While imaging the scrapbook pages presented its own challenge, given their size and quantity, the complexity of the scrapbooks added another layer for the photographers to overcome. As with so many of the scrapbooks NEDCC images, the 390th Museum’s had numerous pages with complex objects attached. These objects ranged from multi-page documents layered together and tipped-in along the top edge, to letters folded and secured inside envelopes, to bi-folded cards and multi-page pamphlets and newspapers. So not only did the photographers have to capture (and stitch) the recto (front) and verso (back) of every scrapbook page, but they also had to image the recto and verso of every complex object attached to the page. In most cases, an album page required just a few extra images to capture the content of a single complex object, but some pages needed dozens of additional images, and one page layered with newspapers required more than 120 images to fully capture its contents.
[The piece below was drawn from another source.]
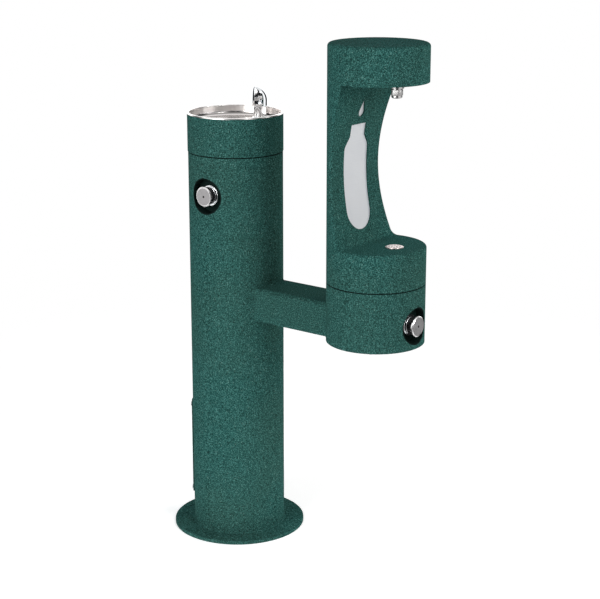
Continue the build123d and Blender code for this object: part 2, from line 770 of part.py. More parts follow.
def bubbler_tube():
    start_z = fountain_button_z + port_reach - port_depth + tube_end_gap
    end_z = bubbler_pad_z - bubbler_shank_length + port_depth - tube_end_gap
    shank_end = bubbler_pad_z - bubbler_shank_length
    turns = [shank_end - drop for drop in bubbler_tube_drops]
    return pipe_run([(0, supply_y, start_z), (0, supply_y, turns[0]), (bubbler_tube_side, 0, turns[1]),
                     (bubbler_x, bubbler_y, turns[2]), (bubbler_x, bubbler_y, end_z)],
                    tube_radius, tube_wall)


def filler_supply_tube():
    start_x = tee_half_length - port_depth + tube_end_gap
    end_y = -port_reach + port_depth - tube_end_gap
    return pipe_run([(start_x, supply_y, tee_z), (tube_turn_in, supply_y, tee_z),
                     (pipe_radius + tube_wall_gap, tube_arm_y, tee_z),
                     (filler_x - filler_bore + tube_can_gap, tube_arm_y, tee_z + tube_arm_climb),
                     (filler_x - tube_valve_run, -tube_valve_reach, filler_button_z),
                     (filler_valve_x, -tube_valve_reach, filler_button_z),
                     (filler_valve_x, end_y, filler_button_z)], tube_radius, tube_wall)


def nozzle_tube():
    behind_x = filler_x + alcove_deepest_x - alcove_sheet - riser_gap
    start_y = port_reach - port_depth + tube_end_gap
    end_z = head_bottom_z + nozzle_shank_length - port_depth + tube_end_gap
    return pipe_run([(filler_valve_x, start_y, filler_button_z),
                     (filler_valve_x, riser_reach, filler_button_z),
                     (filler_valve_x, riser_reach, filler_button_z + riser_climb),
                     (behind_x, riser_y, filler_seam_z + riser_turn),
                     (behind_x, riser_y, head_bottom_z + riser_top),
                     (nozzle_x, 0, head_bottom_z + riser_over), (nozzle_x, 0, end_z)],
                    tube_radius, tube_wall)


# ------------------------------------------------------------------ arm
def arm_tube():
    width = 2 * arm_half_width
    section = RectangleRounded(arm_height, width, arm_corner_radius)
    hollow = RectangleRounded(arm_height - 2 * arm_wall, width - 2 * arm_wall,
                              arm_corner_radius - arm_wall)
    along_arm = Plane(origin=(0, 0, arm_middle_z), x_dir=(0, 0, 1), z_dir=(1, 0, 0)).location
    tube = along_arm * extrude(section - hollow, filler_x)
    for centre_x in (0, filler_x):
        tube -= disc(pipe_radius + weld_gap, arm_bottom_z - past, arm_top_z + past, centre_x)
    return tube


# ------------------------------------------------------------------ bottle filler
def filler_can():
    can = ring(pipe_radius, filler_bore, filler_bottom_z, filler_seam_z, filler_x)
    can -= cup_hole(0, filler_button_z, filler_x)
    can -= arm_passage(filler_x)
    top = filler_bottom_z + can_cover_thickness + weld_gap
    for x, y in cover_screw_places():
        tab = disc(cover_tab_radius, top, top + cover_tab_length, x, y)
        tab &= disc(filler_bore + past, filler_bottom_z, filler_seam_z, filler_x)
        can += tab - disc(panel_screw_radius + weld_gap, top - past, top + cover_tab_length + past, x, y)
    return can


def cover_screw_places():
    for index in range(cover_screw_count):
        x, y = polar(filler_bore - cover_screw_inset, cover_first_bearing + index * 360 / cover_screw_count)
        yield filler_x + x, y


def can_cover():
    top = filler_bottom_z + can_cover_thickness
    plate = disc(filler_bore - weld_gap, filler_bottom_z, top, filler_x)
    for x, y in cover_screw_places():
        plate -= disc(panel_screw_radius + screw_clearance, filler_bottom_z - past, top + past, x, y)
    return plate


def can_cover_screws():
    screws = []
    for x, y in cover_screw_places():
        seat = filler_bottom_z - weld_gap
        low = seat - screw_head_height
        shank = disc(panel_screw_radius, seat, filler_bottom_z + panel_screw_length, x, y)
        head = disc(screw_head_radius, low, seat, x, y)
        head = fillet(head.edges().group_by(Axis.Z)[0], screw_head_round)
        socket = hexagon(screw_socket_across, low - past, low + screw_socket_depth, x, y)
        screws.append(head + shank - socket)
    return screws


def alcove_space(grow=0.0):
    """Room for the bottle: a hollow curve seen from the side, cut right across the column."""
    front_x = filler_x + pipe_radius + well_past
    back_x = filler_x - pipe_radius
    low, high = platform_z - grow, head_bottom_z
    curve = Pos(filler_x + alcove_deepest_x + alcove_radius, alcove_middle_z)
    outline = curve * Circle(alcove_radius + grow)
    outline &= Pos((front_x + back_x) / 2, (low + high) / 2) * Rectangle(front_x - back_x, high - low)
    corner = outline.vertices().group_by(Axis.Y)[0].sort_by(Axis.X)[0]
    outline = fillet(corner, alcove_corner_radius + grow)
    return extrude(Plane.XZ * outline, 2 * pipe_radius, both=True)


def column_form():
    """Outside of the upper column, solid, with the alcove cut and its edge rounded."""
    low = filler_seam_z + seam_gap
    high = head_top_z - head_cap_height
    form = disc(pipe_radius, low, high, filler_x) - alcove_space()
    rim = []
    for edge in form.edges():
        middle = edge @ 0.5
        reach = math.hypot(middle.X - filler_x, middle.Y)
        in_alcove = platform_z - past < middle.Z < head_bottom_z - past
        if in_alcove and reach > pipe_radius - past / 2 and edge.geom_type != GeomType.LINE:
            rim.append(edge)
    return fillet(rim, alcove_rim_round)


def column_shell(form):
    return form - disc(filler_bore, filler_seam_z, head_top_z, filler_x)


def alcove_panel(form):
    """Bent sheet that closes the alcove: curved back, corner and flat bottle platform."""
    inside = disc(filler_bore - weld_gap, filler_seam_z, head_bottom_z, filler_x)
    sheet = (form & inside) & alcove_space(alcove_sheet)
    sheet -= extruded_outline(bottle_outline())
    sheet -= extruded_outline(drop_outline())
    return sheet - disc(platform_drain_radius + drain_clearance, platform_z - well_past,
                        platform_z + well_past, nozzle_x)


def extruded_outline(outline):
    flat = Plane.YZ * outline
    return Pos(filler_x - pipe_radius, 0, 0) * extrude(flat, pipe_radius)


def bottle_outline():
    neck_z = bottle_top_z - bottle_neck_height
    shoulder_z = neck_z - bottle_shoulder_height
    right = [(bottle_neck_half_width, bottle_top_z), (bottle_neck_half_width, neck_z),
             (bottle_half_width, shoulder_z), (bottle_half_width, bottle_bottom_z)]
    left = [(-y, z) for y, z in reversed(right)]
    outline = make_face(Polyline(*right, *left, close=True))
    lowest = outline.vertices().group_by(Axis.Y)[0]
    outline = fillet(lowest, bottle_half_width - bottle_bottom_flat)
    shoulders = outline.vertices().filter_by(lambda v: abs(v.Y - shoulder_z) < 0.01)
    outline = fillet(shoulders, bottle_shoulder_round)
    necks = outline.vertices().filter_by(lambda v: abs(v.Y - neck_z) < 0.01)
    return fillet(necks, bottle_neck_round)


def drop_outline():
    centre_z = drop_bottom_z + drop_radius
    share = drop_radius / (drop_tip_z - centre_z)
    side_y = drop_radius * math.sqrt(1 - share * share)
    side_z = centre_z + drop_radius * share
    tip = Polygon((0, drop_tip_z), (-side_y, side_z), (side_y, side_z), align=None)
    return Pos(0, centre_z) * Circle(drop_radius) + tip


def sign_plate():
    """Pale sheet behind the bottle and drop openings."""
    back = alcove_sheet + weld_gap
    sheet = alcove_space(back + sign_sheet) - alcove_space(back)
    side = bottle_half_width + sign_margin
    window = block((filler_x - pipe_radius, filler_x), (-side, side),
                   (bottle_bottom_z - sign_margin, drop_tip_z + sign_margin))
    return sheet & window


def head_floor():
    back_x = filler_x + alcove_deepest_x + alcove_radius
    rise = head_bottom_z - alcove_middle_z
    back_x -= math.sqrt(alcove_radius ** 2 - rise ** 2) + alcove_sheet
    plate = disc(filler_bore - weld_gap, head_bottom_z, head_bottom_z + alcove_sheet, filler_x)
    plate &= block((back_x, filler_x + pipe_radius), (-pipe_radius, pipe_radius),
                   (head_bottom_z, head_bottom_z + alcove_sheet))
    return plate - disc(nozzle_shank_radius + drain_clearance, head_bottom_z - past,
                        head_bottom_z + well_past, nozzle_x)


def head_cap():
    low = head_top_z - head_cap_height
    cap = disc(pipe_radius, low, head_top_z, filler_x)
    cap = fillet(cap.edges().group_by(Axis.Z)[-1], head_edge_round)
    hollow = disc(filler_bore, low - past, head_top_z - filler_wall, filler_x)
    hollow = fillet(hollow.edges().group_by(Axis.Z)[-1], head_edge_round - filler_wall)
    return cap - hollow


def nozzle_body():
    low = head_bottom_z - nozzle_height
    body = disc(nozzle_radius, low, head_bottom_z)
    body = chamfer(body.edges().group_by(Axis.Z)[0], nozzle_chamfer)
    flange = disc(nozzle_flange_radius, head_bottom_z - nozzle_flange_height, head_bottom_z)
    body += fillet(flange.edges().group_by(Axis.Z)[0], nozzle_flange_round)
    body += disc(nozzle_shank_radius, head_bottom_z, head_bottom_z + nozzle_shank_length)
    body -= disc(water_bore_radius, low - past, head_bottom_z + nozzle_shank_length)
    body -= disc(aerator_radius + drain_clearance / 2, low - past, low + aerator_recess)
    top = head_bottom_z + nozzle_shank_length
    return Pos(nozzle_x, 0, 0) * (body - disc(socket_bore, top - port_depth, top + past))


def nozzle_aerator():
    low = head_bottom_z - nozzle_height + aerator_setback
    plug = disc(aerator_radius, low, head_bottom_z - nozzle_height + aerator_recess, nozzle_x)
    for share, count in aerator_rings:
        for index in range(count):
            x, y = polar(share * aerator_radius, index * 360 / count)
            plug -= disc(aerator_hole_radius, low - past, low + well_past, nozzle_x + x, y)
    return plug


def nozzle_nut():
    low = head_bottom_z + alcove_sheet
    return nut(nozzle_nut_across, nozzle_shank_radius + thread_fit, low, low + nozzle_nut_height, nozzle_x)


# ------------------------------------------------------------------ write every piece
os.makedirs("parts", exist_ok=True)
save("base_flange", base_flange())
save("pedestal_tube", pedestal_tube())
save("collar_coupling", coupling(pedestal_bore, collar_bore, pipe_radius, collar_seam_z))
save("top_collar", top_collar())
save("basin", basin())
save("basin_strainer", strainer(basin_drain_lip_radius, floor_centre_z, 0))
save("basin_tailpiece", basin_tailpiece())
save("basin_drain_nut", basin_drain_nut())
save("waste_pipe", waste_pipe())
save("waste_bracket", waste_bracket())
save("bubbler_neck", bubbler_neck())
save("bubbler_hood", bubbler_hood())
save("bubbler_jet", bubbler_jet())
save("bubbler_nut", bubbler_nut())
save("access_panel", access_panel())
save("access_gasket", access_gasket())
save("panel_screws", *panel_screws())
save("inlet_pipe", inlet_pipe())
save("stop_valve", stop_valve())
save("stop_handle", stop_handle())
save("stop_handle_nut", stop_handle_nut())
save("supply_tee", supply_tee())
save("supply_riser", *supply_riser())
save("bubbler_tube", bubbler_tube())
save("filler_supply_tube", filler_supply_tube())
save("nozzle_tube", nozzle_tube())
save("arm_tube", arm_tube())

fountain_side = outward(-90, fountain_button_z)
filler_side = Pos(filler_x, 0, 0) * outward(0, filler_button_z)
for unit, place, turn in (("fountain", fountain_side, 0), ("filler", filler_side, 90)):
    save(f"{unit}_button_cup", place * button_cup())
    save(f"{unit}_button_bezel", place * button_bezel())
    save(f"{unit}_button", place * button_cap())
    save(f"{unit}_plunger", place * button_plunger())
    save(f"{unit}_return_spring", place * return_spring())
    save(f"{unit}_valve", place * Rot(0, 0, turn) * push_valve())
    save(f"{unit}_valve_nut", place * valve_nut())

upper_column = column_form()
save("filler_can", filler_can())
save("can_cover", can_cover())
save("can_cover_screws", *can_cover_screws())
save("filler_coupling", Pos(filler_x, 0, 0) * coupling(filler_bore, filler_bore, pipe_radius, filler_seam_z))
save("column_shell", column_shell(upper_column))
save("alcove_panel", alcove_panel(upper_column))
save("sign_plate", sign_plate())
save("head_floor", head_floor())
save("head_cap", head_cap())
save("nozzle_body", nozzle_body())
save("nozzle_aerator", nozzle_aerator())
save("nozzle_nut", nozzle_nut())
save("platform_drain", platform_drain())
save("platform_strainer", strainer(platform_drain_lip_radius, platform_z, nozzle_x))
save("drain_hose", drain_hose())
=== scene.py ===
import math

import bmesh
import bpy
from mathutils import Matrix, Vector


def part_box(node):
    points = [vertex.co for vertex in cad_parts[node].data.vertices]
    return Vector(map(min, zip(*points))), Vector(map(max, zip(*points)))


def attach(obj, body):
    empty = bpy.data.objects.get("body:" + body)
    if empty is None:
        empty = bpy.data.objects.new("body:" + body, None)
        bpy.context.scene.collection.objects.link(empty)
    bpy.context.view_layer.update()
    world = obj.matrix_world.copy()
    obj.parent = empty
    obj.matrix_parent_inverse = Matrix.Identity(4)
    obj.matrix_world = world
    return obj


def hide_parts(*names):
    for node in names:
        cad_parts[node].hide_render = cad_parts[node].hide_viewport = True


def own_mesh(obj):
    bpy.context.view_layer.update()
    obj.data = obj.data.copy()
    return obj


# Pedestal drinking fountain with a bottle filler on a side arm, in metres, +Z up.
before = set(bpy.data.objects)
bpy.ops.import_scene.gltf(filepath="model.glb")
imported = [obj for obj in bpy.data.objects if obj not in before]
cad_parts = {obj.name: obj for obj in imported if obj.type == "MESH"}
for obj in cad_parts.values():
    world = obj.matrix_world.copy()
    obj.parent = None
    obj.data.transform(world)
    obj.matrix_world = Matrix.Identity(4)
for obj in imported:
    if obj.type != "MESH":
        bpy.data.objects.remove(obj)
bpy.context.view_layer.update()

MM = 0.001
FULL_TURN = 2 * math.pi


# ------------------------------------------------------------------ shader writing
class Reading:
    """The output of a shader node, which takes part in plain arithmetic."""

    def __init__(self, shader, socket):
        self.shader = shader
        self.socket = socket

    def maths(self, operation, first, second):
        return self.shader.node("ShaderNodeMath", {"operation": operation}, {0: first, 1: second})

    def other(self, output):
        """Another output of the same node."""
        return Reading(self.shader, self.socket.node.outputs[output])

    def __add__(self, other):
        return self.maths("ADD", self, other)

    def __radd__(self, other):
        return self.maths("ADD", other, self)

    def __sub__(self, other):
        return self.maths("SUBTRACT", self, other)

    def __rsub__(self, other):
        return self.maths("SUBTRACT", other, self)

    def __mul__(self, other):
        return self.maths("MULTIPLY", self, other)

    def __rmul__(self, other):
        return self.maths("MULTIPLY", other, self)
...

By the end of the digitization project, the photographers had produced more than 540 stitched images of the scrapbook pages and an additional 650 images from the objects attached to their pages. It is an epic digitization feat that the scrapbooks more than deserve given their importance to the Museum and the significance of the story they tell.
Digitization represents a significant endeavor undertaken by the 390th Memorial Museum to enhance the accessibility of its object catalog, archives, personnel records, and mission database. As a result, previously challenging-to-handle materials are now readily available to both the museum staff and their audiences as the 390th’s story continues to be told.